Work to complete:
Will you give the material below again, every line exactly as it is?

Given data:
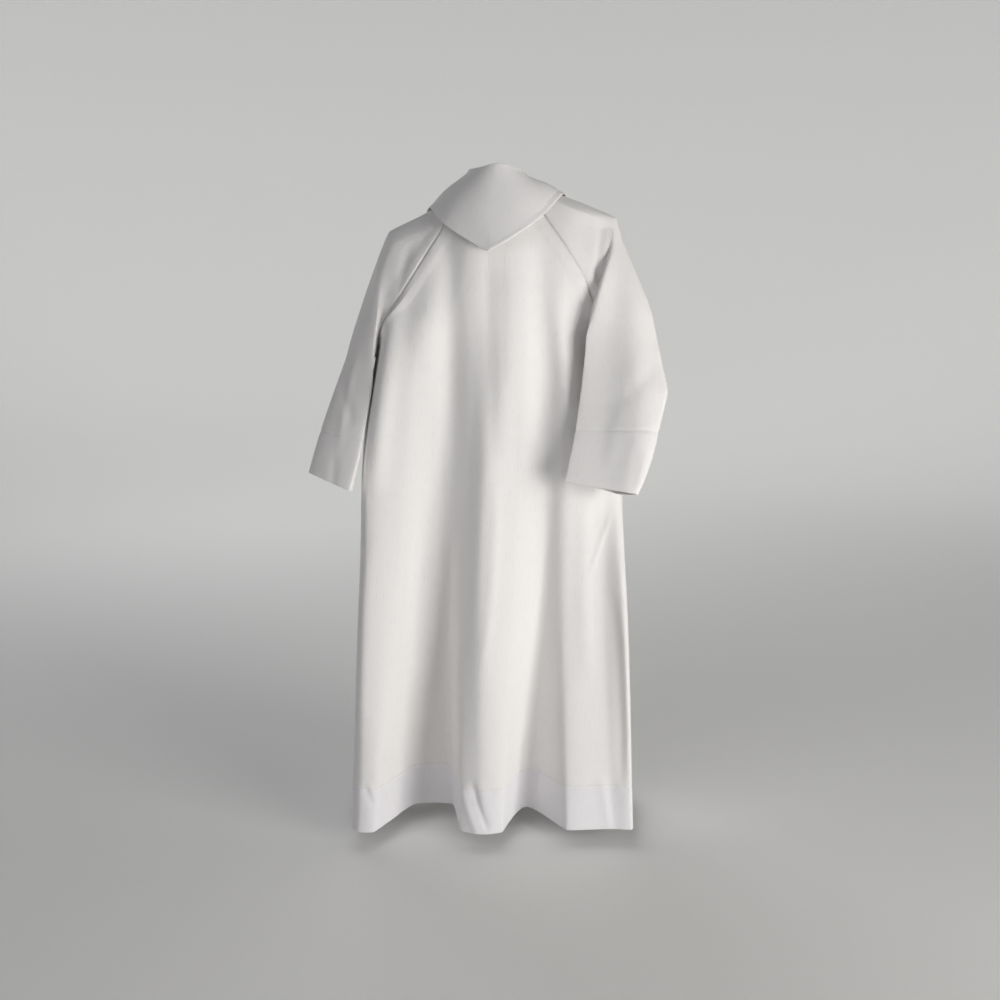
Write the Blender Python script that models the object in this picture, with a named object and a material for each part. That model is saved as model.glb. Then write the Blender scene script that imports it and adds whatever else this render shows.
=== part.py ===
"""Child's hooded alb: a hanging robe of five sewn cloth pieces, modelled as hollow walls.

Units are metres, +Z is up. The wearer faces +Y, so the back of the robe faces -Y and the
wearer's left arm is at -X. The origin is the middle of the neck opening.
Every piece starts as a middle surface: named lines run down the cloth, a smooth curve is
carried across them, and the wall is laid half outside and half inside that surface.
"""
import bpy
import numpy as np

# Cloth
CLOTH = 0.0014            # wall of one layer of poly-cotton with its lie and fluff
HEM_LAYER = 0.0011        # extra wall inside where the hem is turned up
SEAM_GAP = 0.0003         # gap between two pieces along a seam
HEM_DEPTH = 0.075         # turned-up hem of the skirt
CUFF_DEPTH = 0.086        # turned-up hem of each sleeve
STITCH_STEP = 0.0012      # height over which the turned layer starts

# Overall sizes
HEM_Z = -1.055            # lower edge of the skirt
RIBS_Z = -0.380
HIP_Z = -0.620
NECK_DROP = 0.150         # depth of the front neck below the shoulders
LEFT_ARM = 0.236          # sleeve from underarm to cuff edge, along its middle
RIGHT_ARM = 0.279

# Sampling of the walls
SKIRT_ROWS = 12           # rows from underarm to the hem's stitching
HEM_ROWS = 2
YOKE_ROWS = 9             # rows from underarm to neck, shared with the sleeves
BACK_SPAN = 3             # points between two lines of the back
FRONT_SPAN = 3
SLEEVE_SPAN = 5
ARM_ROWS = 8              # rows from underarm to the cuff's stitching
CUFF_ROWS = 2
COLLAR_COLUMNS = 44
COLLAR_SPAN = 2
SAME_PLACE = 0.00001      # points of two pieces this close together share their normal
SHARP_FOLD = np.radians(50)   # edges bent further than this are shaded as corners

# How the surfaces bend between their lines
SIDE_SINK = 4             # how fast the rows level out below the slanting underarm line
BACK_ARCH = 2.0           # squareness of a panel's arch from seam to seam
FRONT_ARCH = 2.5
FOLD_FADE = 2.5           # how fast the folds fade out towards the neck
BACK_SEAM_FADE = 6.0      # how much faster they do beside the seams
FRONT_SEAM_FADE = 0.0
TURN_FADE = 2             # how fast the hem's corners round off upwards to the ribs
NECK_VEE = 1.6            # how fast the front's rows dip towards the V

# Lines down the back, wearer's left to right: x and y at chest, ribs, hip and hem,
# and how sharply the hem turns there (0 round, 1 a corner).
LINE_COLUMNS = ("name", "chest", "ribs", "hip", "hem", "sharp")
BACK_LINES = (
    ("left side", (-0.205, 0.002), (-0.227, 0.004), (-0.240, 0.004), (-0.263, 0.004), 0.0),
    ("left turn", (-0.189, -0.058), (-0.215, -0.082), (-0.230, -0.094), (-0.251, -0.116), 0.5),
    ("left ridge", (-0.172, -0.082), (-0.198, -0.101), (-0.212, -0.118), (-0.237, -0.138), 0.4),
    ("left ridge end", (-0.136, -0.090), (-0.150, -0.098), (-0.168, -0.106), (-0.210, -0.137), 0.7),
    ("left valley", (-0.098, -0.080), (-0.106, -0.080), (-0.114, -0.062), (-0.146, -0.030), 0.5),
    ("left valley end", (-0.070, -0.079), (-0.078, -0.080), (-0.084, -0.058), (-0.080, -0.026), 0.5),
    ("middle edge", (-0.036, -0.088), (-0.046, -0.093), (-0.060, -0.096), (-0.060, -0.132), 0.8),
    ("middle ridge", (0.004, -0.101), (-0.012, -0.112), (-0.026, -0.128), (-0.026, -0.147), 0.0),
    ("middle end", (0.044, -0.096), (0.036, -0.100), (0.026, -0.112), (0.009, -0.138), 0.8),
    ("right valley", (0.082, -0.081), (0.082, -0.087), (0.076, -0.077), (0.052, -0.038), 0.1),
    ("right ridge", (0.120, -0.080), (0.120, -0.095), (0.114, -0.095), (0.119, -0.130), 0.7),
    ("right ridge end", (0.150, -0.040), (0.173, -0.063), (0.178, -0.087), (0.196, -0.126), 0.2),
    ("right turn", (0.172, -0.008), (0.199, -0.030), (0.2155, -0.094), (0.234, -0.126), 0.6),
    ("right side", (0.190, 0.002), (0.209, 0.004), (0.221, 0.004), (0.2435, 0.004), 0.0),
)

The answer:
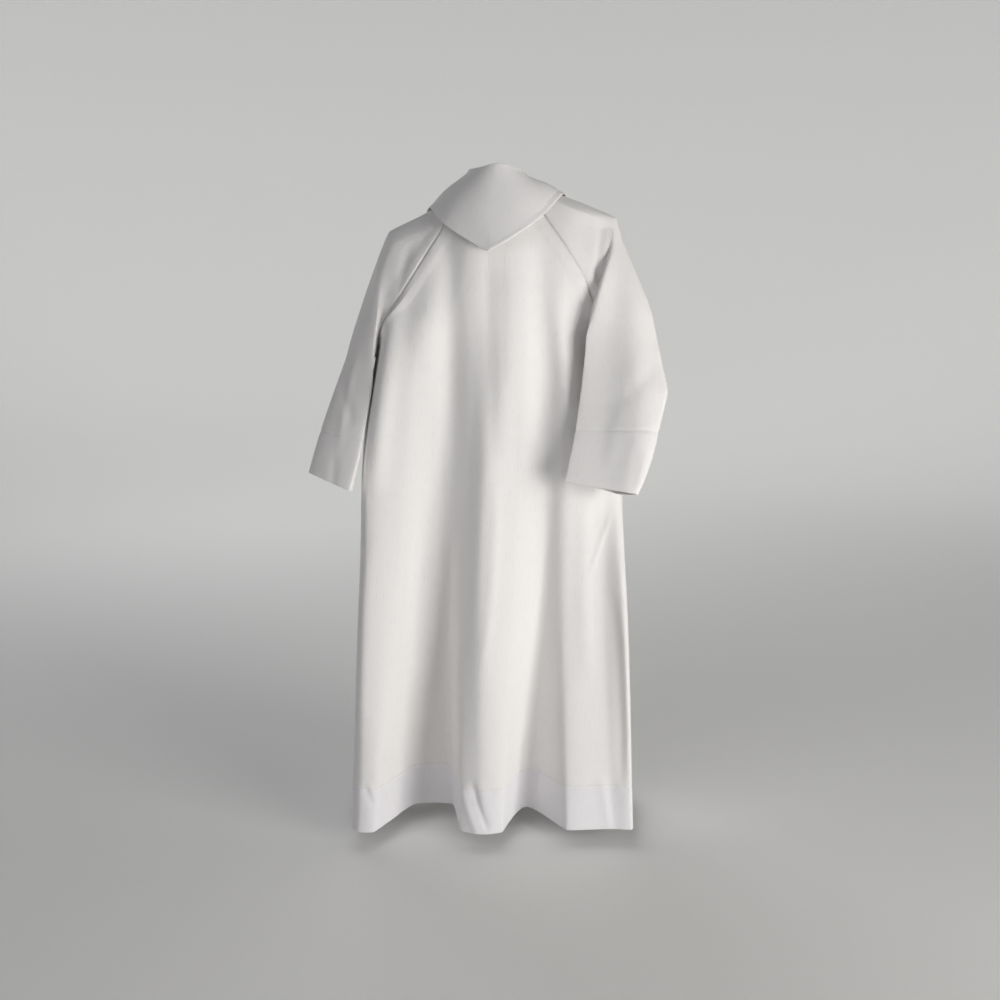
Write the Blender Python script that models the object in this picture, with a named object and a material for each part. That model is saved as model.glb. Then write the Blender scene script that imports it and adds whatever else this render shows.
=== part.py ===
"""Child's hooded alb: a hanging robe of five sewn cloth pieces, modelled as hollow walls.

Units are metres, +Z is up. The wearer faces +Y, so the back of the robe faces -Y and the
wearer's left arm is at -X. The origin is the middle of the neck opening.
Every piece starts as a middle surface: named lines run down the cloth, a smooth curve is
carried across them, and the wall is laid half outside and half inside that surface.
"""
import bpy
import numpy as np

# Cloth
CLOTH = 0.0014            # wall of one layer of poly-cotton with its lie and fluff
HEM_LAYER = 0.0011        # extra wall inside where the hem is turned up
SEAM_GAP = 0.0003         # gap between two pieces along a seam
HEM_DEPTH = 0.075         # turned-up hem of the skirt
CUFF_DEPTH = 0.086        # turned-up hem of each sleeve
STITCH_STEP = 0.0012      # height over which the turned layer starts

# Overall sizes
HEM_Z = -1.055            # lower edge of the skirt
RIBS_Z = -0.380
HIP_Z = -0.620
NECK_DROP = 0.150         # depth of the front neck below the shoulders
LEFT_ARM = 0.236          # sleeve from underarm to cuff edge, along its middle
RIGHT_ARM = 0.279

# Sampling of the walls
SKIRT_ROWS = 12           # rows from underarm to the hem's stitching
HEM_ROWS = 2
YOKE_ROWS = 9             # rows from underarm to neck, shared with the sleeves
BACK_SPAN = 3             # points between two lines of the back
FRONT_SPAN = 3
SLEEVE_SPAN = 5
ARM_ROWS = 8              # rows from underarm to the cuff's stitching
CUFF_ROWS = 2
COLLAR_COLUMNS = 44
COLLAR_SPAN = 2
SAME_PLACE = 0.00001      # points of two pieces this close together share their normal
SHARP_FOLD = np.radians(50)   # edges bent further than this are shaded as corners

# How the surfaces bend between their lines
SIDE_SINK = 4             # how fast the rows level out below the slanting underarm line
BACK_ARCH = 2.0           # squareness of a panel's arch from seam to seam
FRONT_ARCH = 2.5
FOLD_FADE = 2.5           # how fast the folds fade out towards the neck
BACK_SEAM_FADE = 6.0      # how much faster they do beside the seams
FRONT_SEAM_FADE = 0.0
TURN_FADE = 2             # how fast the hem's corners round off upwards to the ribs
NECK_VEE = 1.6            # how fast the front's rows dip towards the V

# Lines down the back, wearer's left to right: x and y at chest, ribs, hip and hem,
# and how sharply the hem turns there (0 round, 1 a corner).
LINE_COLUMNS = ("name", "chest", "ribs", "hip", "hem", "sharp")
BACK_LINES = (
    ("left side", (-0.205, 0.002), (-0.227, 0.004), (-0.240, 0.004), (-0.263, 0.004), 0.0),
    ("left turn", (-0.189, -0.058), (-0.215, -0.082), (-0.230, -0.094), (-0.251, -0.116), 0.5),
    ("left ridge", (-0.172, -0.082), (-0.198, -0.101), (-0.212, -0.118), (-0.237, -0.138), 0.4),
    ("left ridge end", (-0.136, -0.090), (-0.150, -0.098), (-0.168, -0.106), (-0.210, -0.137), 0.7),
    ("left valley", (-0.098, -0.080), (-0.106, -0.080), (-0.114, -0.062), (-0.146, -0.030), 0.5),
    ("left valley end", (-0.070, -0.079), (-0.078, -0.080), (-0.084, -0.058), (-0.080, -0.026), 0.5),
    ("middle edge", (-0.036, -0.088), (-0.046, -0.093), (-0.060, -0.096), (-0.060, -0.132), 0.8),
    ("middle ridge", (0.004, -0.101), (-0.012, -0.112), (-0.026, -0.128), (-0.026, -0.147), 0.0),
    ("middle end", (0.044, -0.096), (0.036, -0.100), (0.026, -0.112), (0.009, -0.138), 0.8),
    ("right valley", (0.082, -0.081), (0.082, -0.087), (0.076, -0.077), (0.052, -0.038), 0.1),
    ("right ridge", (0.120, -0.080), (0.120, -0.095), (0.114, -0.095), (0.119, -0.130), 0.7),
    ("right ridge end", (0.150, -0.040), (0.173, -0.063), (0.178, -0.087), (0.196, -0.126), 0.2),
    ("right turn", (0.172, -0.008), (0.199, -0.030), (0.2155, -0.094), (0.234, -0.126), 0.6),
    ("right side", (0.190, 0.002), (0.209, 0.004), (0.221, 0.004), (0.2435, 0.004), 0.0),
)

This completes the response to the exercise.